For Anna and Dreda, the splendid interior of La Fenice which they queued to see on Saturday morning, our last, and a glorious sunny day.
Susan will probably remember the cup of solid chocolate after an evening visit to San Marco. And the shop that reminded her of Miss Garnet buying a silk dress and underwear.
“Did I really see Whoopie Goldberg coming out from the Piazza San Marco?” Susan has written.
Well, probably, since everyone who is someone appears to have been to this City: it draws like a magnet.
Wendy will certainly remember her hotel proprietor whose jaw dropped open with alarm when she, Wendy, politely asked if she could have a cup of tea.
So many recollections from us all would need many more pages. I’ve left out too much. We’ll have to go again and catch up with Proust, Hemingway, Goethe and Thomas Mann. Not to mention the Old Masters, or all the lovely scarves we didn’t buy.
We left that enchanted city in the early afternoon of October 28th, in lovely weather. Our airport bound boat, loaded with similar passengers and their luggage swept us away from St. Mark’s basin, away from the sunlit sugar coated façade of the Doge’s palace and the serene view of the island of San Giorgio Maggiore, and thence to Marco Polo airport in one hour.

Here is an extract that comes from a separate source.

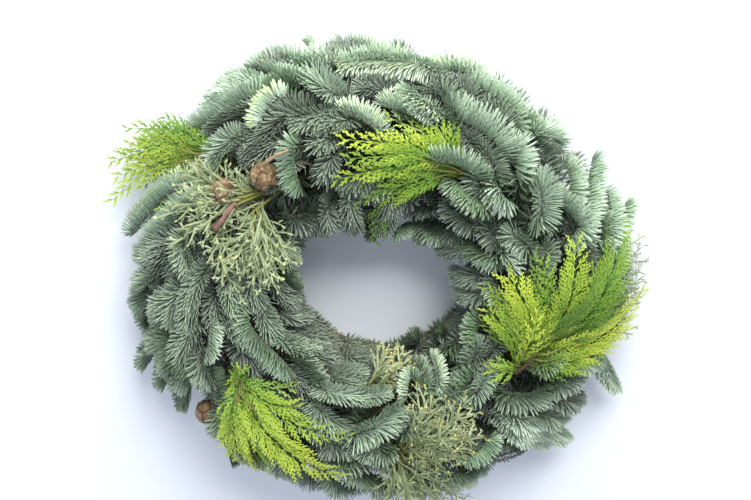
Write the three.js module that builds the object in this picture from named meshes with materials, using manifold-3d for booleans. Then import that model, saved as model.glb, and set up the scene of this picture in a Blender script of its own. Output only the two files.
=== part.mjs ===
// A fir wreath lying on its back: sprigs of noble fir, golden cypress fronds, grey-green cypress
// sprays, round cones and dry twigs, bound with wire on a half-round straw ring.
//
// The face of the wreath looks up (+Z) and its top edge is towards +Y. A place in the wreath is
// written [turn, radius, depth]: degrees round the ring from +X, millimetres from its centre, and
// millimetres below the domed top of the foliage (a minus depth stands proud of it).

import * as THREE from 'three';
import { mergeVertices } from 'three/addons/utils/BufferGeometryUtils.js';
import Module from 'manifold-3d';

// Driving dimensions, in millimetres
const RING_MEAN_RADIUS = 120;
const RING_HALF_WIDTH = 30;
const RING_HEIGHT = 40;
const RING_SEGMENTS = 32;
const RING_ARC_STEPS = 7;

const DOME_RADIUS = 150; // the foliage is highest on this circle
const DOME_HALF_WIDTH = 80;
const DOME_RISE = 75;
const DOME_EDGE_HEIGHT = 45;

const WIRE_RADIUS = 0.7;
const WIRE_TURNS = 12;
const WIRE_STEPS_PER_TURN = 8;
const WIRE_SIDES = 4;
const WIRE_LIFT = 8; // how far the wire stands off the straw over the bound stems
const WIRE_SIDE_LIFT = 0.5; // the share of that lift by which it stands off sideways
const WIRE_SIDE_GAP = 1.4;
const WIRE_FLOOR_GAP = 0.3;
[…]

It’s difficult to know how to end because there is no end to Venice, so we’ll let Miss Garnet do it for us ‘when she sees for the first time the Santa Maria della Salute, the church which breasts the entrance to Venice’s Grand Canal’
‘ “Oh!” cried Miss Garnet. She caught at her throat and then at Harriet’s veil, scrabbling it back from her eyes to see more clearly. And oh, the light!